Bug #18376
closed[keepstore] Avoid long-lived readdirent cookies in filesystem driver
Description
We have seen the current implementation of IndexTo fail (error reading "/data/keep/13b": readdirent /data/keep/13b: errno 523
) when the underlying filesystem is NFS and the indexing operation takes over 4 hours. (Errno 523 is EBADCOOKIE in NFS.)
- doing open/readdir/close on the top-level directory, then open/readdir/close on each subdirectory (the current implementation indexes each subdirectory before calling readdirent on the top-level directory to get the next subdir)
- calling ReadDir() to get DirEnt structs as quickly as possible, then calling lstat() to get sizes (the current implementation uses Readdir(), which interleaves calls to lstat() and readdirent())
Related issues
Updated by Tom Clegg about 3 years ago
18376-nfs-readdirent @ 6e0b8fe3e7a9ee4834dc454d6f0c5a409590ce6d -- developer-run-tests: #2798
Updated by Tom Clegg about 3 years ago
- Status changed from In Progress to Resolved
Applied in changeset arvados-private:commit:arvados|153d9954cbe21a0e98bf5cf364898e2bc10fcabd.
Updated by Tom Clegg about 3 years ago
- Status changed from Resolved to In Progress
Problem persists. Maybe we need a retry loop to get through busy periods?
18376-nfs-readdirent @ f7278a4238a687ba4b8203417133bc9add5e166b -- developer-run-tests: #2808
Updated by Tom Clegg almost 3 years ago
- Target version changed from 2021-11-24 sprint to 2021-12-08 sprint
Updated by Tom Clegg almost 3 years ago
Likelihood of hitting this error appears to vary with load, so we might stop seeing it when #18547 is fixed. In the cluster in question, multiple keepstore processes on different nodes get directory indexes on the same NFS volume all at once.
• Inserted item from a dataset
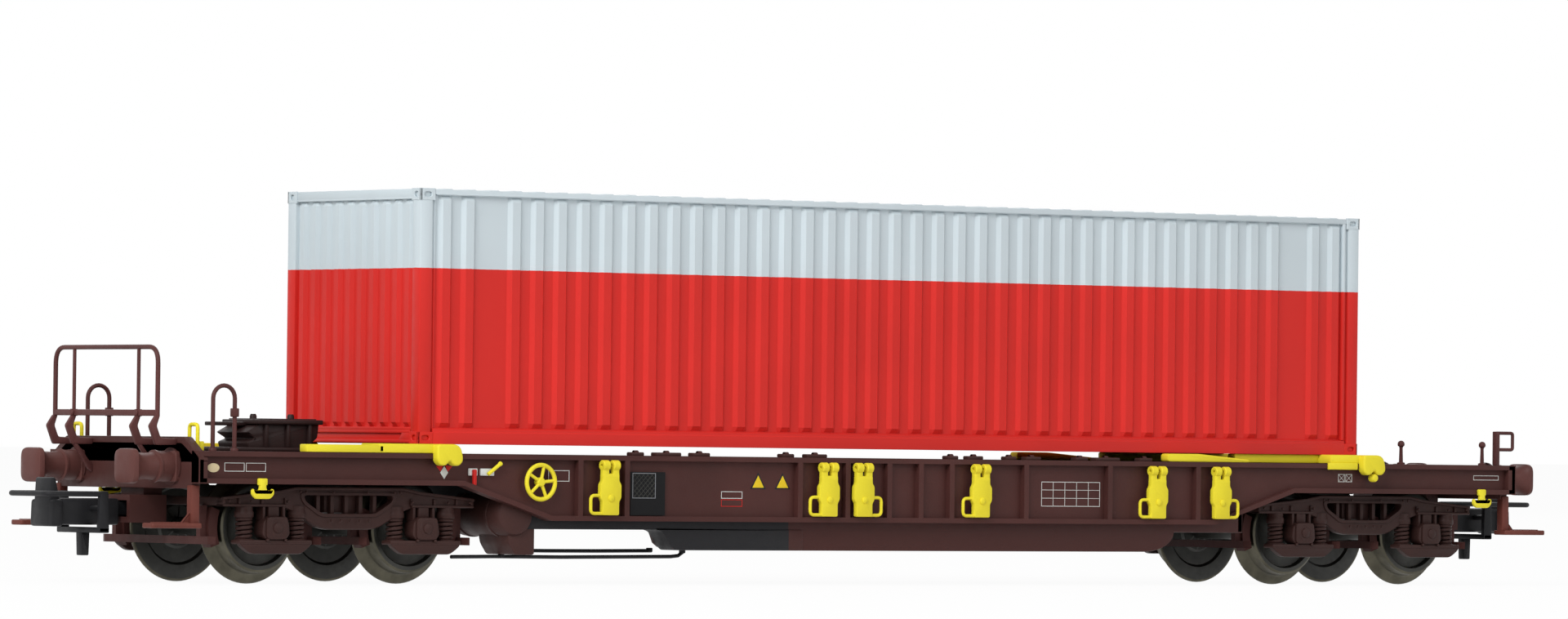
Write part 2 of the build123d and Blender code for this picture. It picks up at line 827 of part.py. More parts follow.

Updated by Tom Clegg almost 3 years ago
- Related to Bug #18547: [keep-balance] Avoid redundant indexing when multiple keepstore servers use a single NFS mount added
Updated by Lucas Di Pentima almost 3 years ago
Retry loop at f7278a4 LGTM. Thanks.
Updated by Peter Amstutz almost 3 years ago
- Blocks Idea #18518: Release Arvados 2.3.2 added